I'm not a painless user so I don't really know. Can't you iterate on the nested objects as well?


(Manjunatha Nakshathri) #5

I can iterate over activities with foreach processor like below :

 {
	"foreach": {
		"field": "activities",
		"processor": {
			"date": {
				"field": "_ingest._value.startTime",
				"target_field": "_ingest._value.startTime_utc",
				"formats": ["dd/MM/yyyy hh:mm:ss Z"],
				"timezone": "UTC"
			}
		}
	}
}

But what I need is :

{
"foreach": {
	"field": "activities",
	"processor": {
		"script": {
			"lang": "painless",
			"source": "ctx.startTimeWithOffset = ctx.startTime + params.default_offset",
			"params": {
				"default_offset": " +0530"
			}
		}
	}
}
}

And after this transformation apply the date processor on the modified field like below :

{
	"foreach": {
		"field": "activities",
		"processor": {
			"date": {
				"field": "_ingest._value.startTimeWithOffset",
				"target_field": "_ingest._value.startTime_utc",
				"formats": ["dd/MM/yyyy hh:mm:ss Z"],
				"timezone": "UTC"
			}
		}
	}
}

Where is the issue :

ForEach processor with the script processor is not able to iterate through the normal way and we get exceptions in

    "source": "ctx.startTimeWithOffset = ctx.startTime + params.default_offset",

(David Pilato) #6

@Igor_Motov do you know by any chance?


(Igor Motov) #7

@Nakshathri which error are you getting? Could you post here the simulate pipeline command with your test data and pipeline, so I can take a look?

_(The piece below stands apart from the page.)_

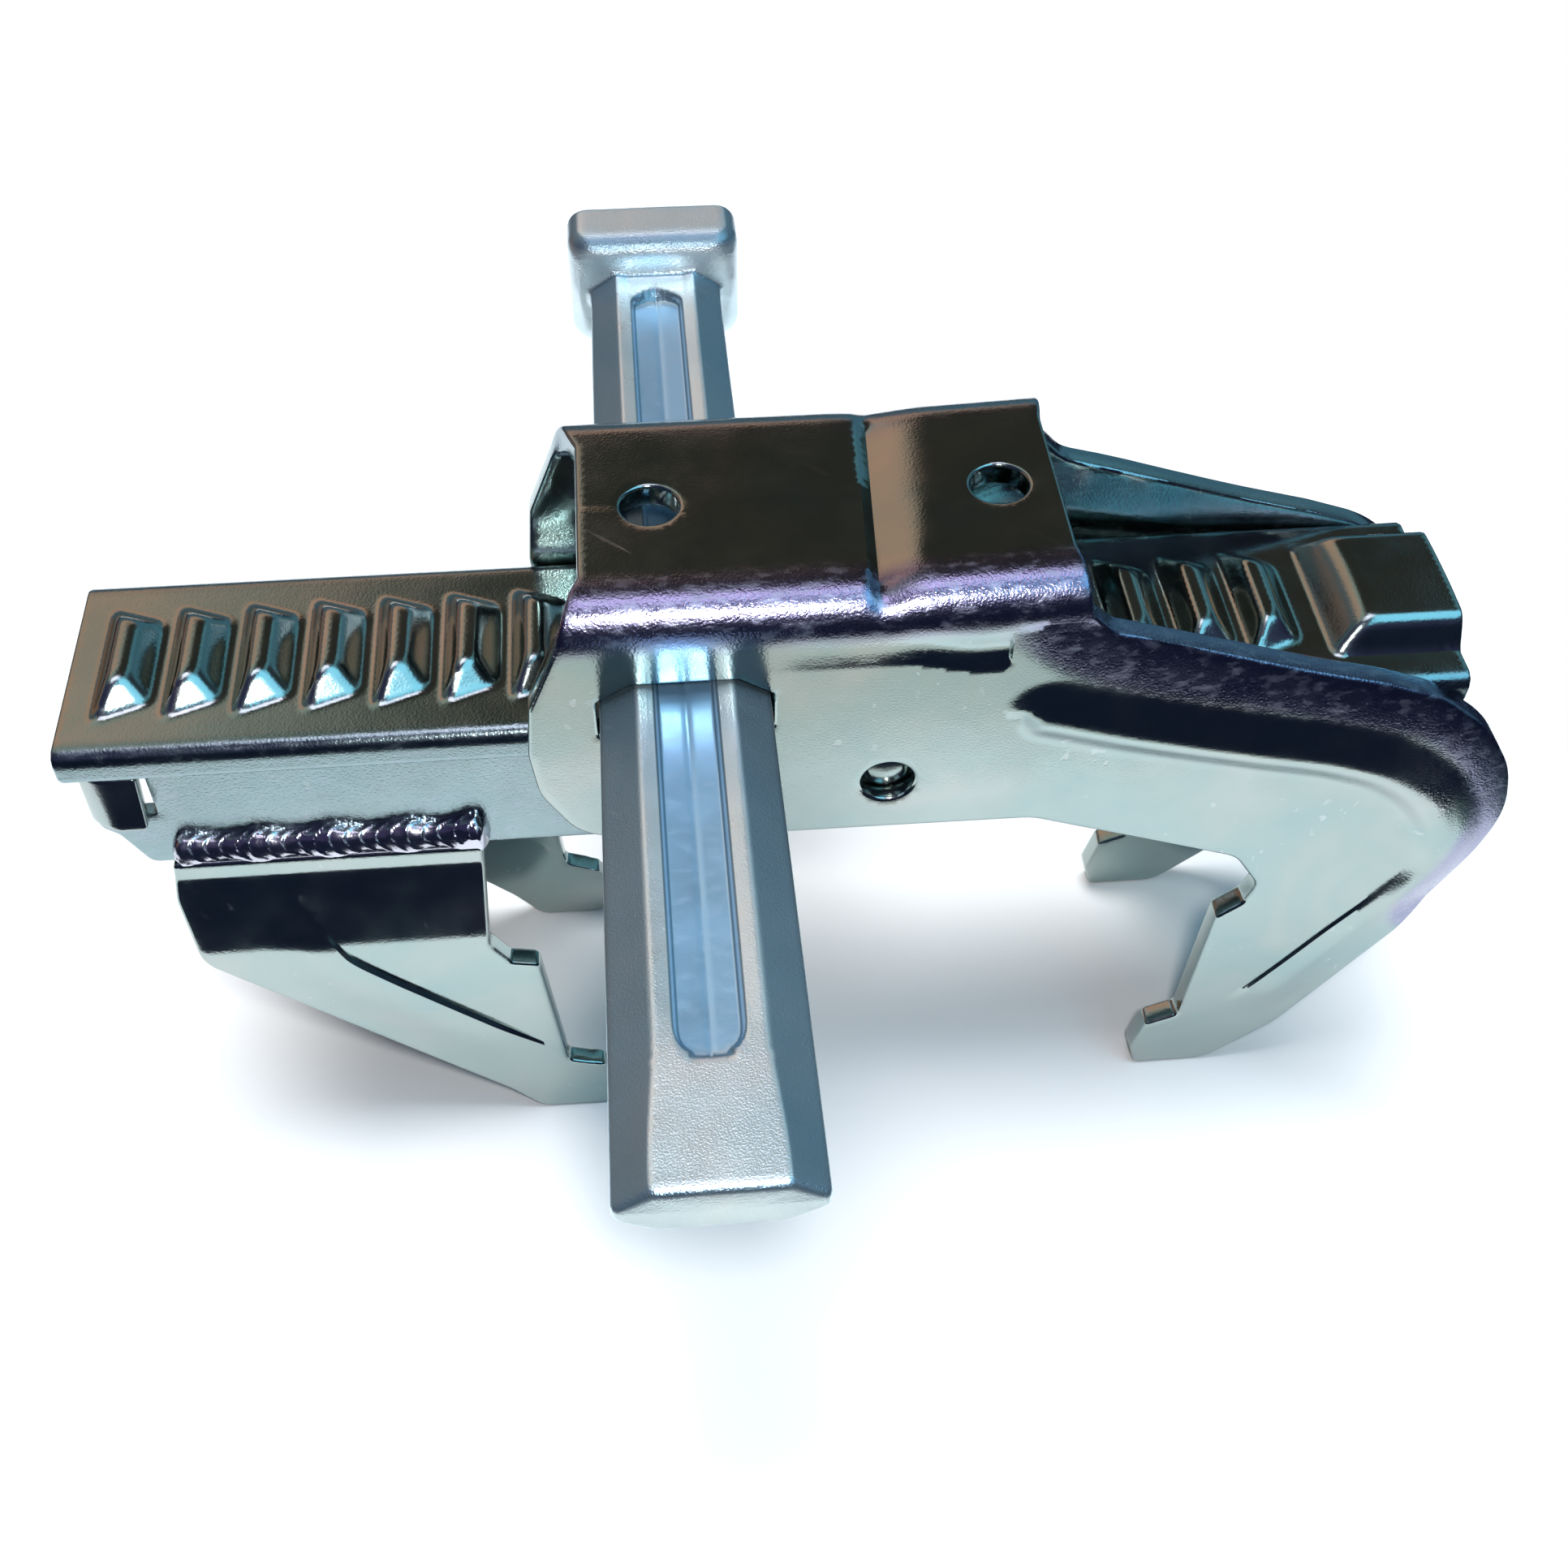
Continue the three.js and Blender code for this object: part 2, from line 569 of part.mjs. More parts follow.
// Stud pressed into the cheek; its inner end lies under the cap's lip and keeps the slider on the rail.
function makeKeeperStud() {
  const inner = CHANNEL_HALF + TOUCH_GAP + 0.6;
  const outer = SLIDER_OUTER - STUD_RECESS;
  const profile = [
    [0, inner], [STUD_RADIUS - 1, inner], [STUD_RADIUS, inner + 1], [STUD_RADIUS, outer - 1.6],
    [STUD_RADIUS - 1.6, outer - 0.4], [0, outer],
  ].map(([r, h]) => new THREE.Vector2(r, h));
  return solid(new THREE.LatheGeometry(profile, 24).translate(STUD_X, 0, STUD_Z));
}

// ---- Wedge -----------------------------------------------------------------------------------

// Cross-section of the shank: an octagon with a groove between two ribs above and below.
function wedgeRing(y, half, squeeze, groove) {
  const flat = half - WEDGE_CHAMFER;
  const top = WEDGE_HEIGHT / 2 - squeeze;
  const shoulder = top - WEDGE_CHAMFER_DROP;
  const upper = [
    [half, shoulder], [flat, top], [GROOVE_HALF, top], [GROOVE_HALF - 2.2, top - groove],
    [0, top - groove - 0.02], [-GROOVE_HALF + 2.2, top - groove], [-GROOVE_HALF, top], [-flat, top],
    [-half, shoulder],
  ];
  const lower = upper.map(([x, z]) => [-x, -z]);
  return [...upper, ...lower]
    .map(([x, z]) => new THREE.Vector3(WEDGE_X + x, y, WEDGE_MIDDLE + z));
}

function makeWedge() {
  const nose = WEDGE_FRONT;
  const shank = skin([
    wedgeRing(WEDGE_SHANK_BACK, wedgeHalf(WEDGE_SHANK_BACK), 0, GROOVE_DEPTH),
    wedgeRing(GROOVE_FRONT + GROOVE_END, wedgeHalf(GROOVE_FRONT + GROOVE_END), 0, GROOVE_DEPTH),
    wedgeRing(GROOVE_FRONT + 1, wedgeHalf(GROOVE_FRONT), 0, GROOVE_DEPTH * 0.6),
    wedgeRing(GROOVE_FRONT, wedgeHalf(GROOVE_FRONT), 0, 0.02),
    wedgeRing(nose + 2, wedgeHalf(nose), 0.2, 0.02),
    wedgeRing(nose, wedgeHalf(nose) - 1.2, 1.2, 0.02),
  ]);
  const halfWidth = HEAD_WIDTH / 2;
  const halfHeight = HEAD_HEIGHT / 2;
  const face = (inset) => rounded([
    [-halfWidth + inset, -halfHeight + inset, HEAD_CORNER],
    [halfWidth - inset, -halfHeight + inset, HEAD_CORNER],
    [halfWidth - inset, halfHeight - inset, HEAD_CORNER],
    [-halfWidth + inset, halfHeight - inset, HEAD_CORNER],
  ]);
  const ringAt = (y, inset) => face(inset)
    .map((point) => new THREE.Vector3(WEDGE_X + point.x, y, WEDGE_MIDDLE + point.y));
  const back = HEAD_FRONT + HEAD_LENGTH;
  const head = skin([
    ringAt(back, 2.6), ringAt(back - 2, 0.6), ringAt(back - 6, 0),
    ringAt(HEAD_FRONT + HEAD_DRAFT, 0.4), ringAt(HEAD_FRONT + 2, 3.4), ringAt(HEAD_FRONT, 5.6),
  ]);
  return shank.add(head);
}

// ---- Assembly --------------------------------------------------------------------------------

const jaw = makeFixedJaw();
const weld = makeJawWeld();
const stud = makeKeeperStud();

addPiece('rail_cap', makeRailCap(), 0x8f9aa0, 0.22);
addPiece('rail_channel', makeRailChannel(), 0xb4bfbd, 0.3);
addPiece('fixed_jaw_front', mirroredY(jaw), 0xaab5b4, 0.24);
addPiece('fixed_jaw_rear', jaw, 0xaab5b4, 0.24);
addPiece('jaw_weld_front', mirroredY(weld), 0x5d6270, 0.3);
addPiece('jaw_weld_rear', weld, 0x5d6270, 0.3);
addPiece('slider_body', makeSlider(), 0xb2bcbc, 0.22);
addPiece('keeper_stud_front', mirroredY(stud), 0xc4d3da, 0.2);
addPiece('keeper_stud_rear', stud, 0xc4d3da, 0.2);
addPiece('wedge', makeWedge(), 0x7d97a6, 0.42);

// The part stands on its four claw tips: the origin is the middle of its footprint on that level.
const box = new THREE.Box3().setFromObject(model);
const middle = box.getCenter(new THREE.Vector3());
model.position.set(-middle.x, -middle.y, -box.min.z);

export default model;
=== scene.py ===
"""Formwork alignment coupler: zinc-plated rail, jaws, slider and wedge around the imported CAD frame.

Shapes are drawn in millimetres from the CAD's own datum: x along the rail, y = 0 in its middle
plane and z = 0 on its flat top. Each pressed part is laid out flat, cut, embossed, folded and
thickened, so that its edges and reliefs are real geometry.
"""
import math

import bpy
import numpy as np
from mathutils import Matrix, Vector, noise
from mathutils.geometry import delaunay_2d_cdt


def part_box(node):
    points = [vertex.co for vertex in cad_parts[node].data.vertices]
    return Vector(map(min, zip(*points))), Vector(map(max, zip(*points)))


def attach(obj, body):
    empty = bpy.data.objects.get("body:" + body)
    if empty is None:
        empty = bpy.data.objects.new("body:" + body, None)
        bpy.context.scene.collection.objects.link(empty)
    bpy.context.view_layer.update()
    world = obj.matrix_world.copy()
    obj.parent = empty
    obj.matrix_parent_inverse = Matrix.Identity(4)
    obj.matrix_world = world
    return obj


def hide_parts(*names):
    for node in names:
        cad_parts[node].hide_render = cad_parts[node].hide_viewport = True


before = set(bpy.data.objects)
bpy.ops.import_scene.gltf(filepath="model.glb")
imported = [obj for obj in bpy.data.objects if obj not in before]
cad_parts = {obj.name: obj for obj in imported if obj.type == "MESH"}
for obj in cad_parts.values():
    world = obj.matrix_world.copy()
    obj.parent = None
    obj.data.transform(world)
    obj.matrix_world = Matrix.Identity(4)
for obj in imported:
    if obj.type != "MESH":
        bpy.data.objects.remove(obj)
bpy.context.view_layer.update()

# ---- Sizes, in millimetres, as in the CAD model ----------------------------------------------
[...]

(Manjunatha Nakshathri) #8

@Igor_Motov here are the scenarios:

  1. Able to iterate over activities.startTime; But the updated field, activityStartTimeWithOffset, is present as part of parent object, above activities.

    "foreach": {
      "field": "activities",
      "processor": {
     "script": {
     	"lang": "painless",
     	"source": "ctx.activityStartTimeWithOffset = ctx.startTime + params.default_offset",
     	"params": {
     		"default_offset": " +0530"
     	}
     }
     }
    }
    
  2. If we change the script to as given below, then it gives error:

    "foreach": {
      "field": "activities",
      "processor": {
     "script": {
     	"lang": "painless",
     	"source": "_ingest._value.activityStartTimeWithOffset = _ingest._value.startTime + params.default_offset",
     	"params": {
     		"default_offset": " +0530"
     	}
     }
     }
    }
    

Error :

{
    "error": {
        "root_cause": [
            {
                "type": "script_exception",
                "reason": "compile error",
                "script_stack": [
                    "_ingest._value.activitySt ...",
                    "^---- HERE"
                ],
                "script": "_ingest._value.activityStartTimeWithOffset = _ingest._value.startTime + params.default_offset",
                "lang": "painless",
                "header": {
                    "processor_type": "foreach",
                    "property_name": "source"
                }
            }
        ],
        "type": "script_exception",
        "reason": "compile error",
        "script_stack": [
            "_ingest._value.activitySt ...",
            "^---- HERE"
        ],
        "script": "_ingest._value.activityStartTimeWithOffset = _ingest._value.startTime + params.default_offset",
        "lang": "painless",
        "caused_by": {
            "type": "illegal_argument_exception",
            "reason": "Variable [_ingest] is not defined."
        },
        "header": {
            "processor_type": "foreach",
            "property_name": "source"
        }
    },
    "status": 500
}

I think I am doing some syntax issue in the second case. But with the available documents, I was not able to get the right syntax for my need.

Really appreciate your feedback.


(Igor Motov) #9

@Nakshathri could you help me here and instead of describing the issue piece by piece post the simulate pipeline command with your test data and pipeline that reproduces the issue, so I can run it locally to see what's going on?


(system) #10

This topic was automatically closed 28 days after the last reply. New replies are no longer allowed.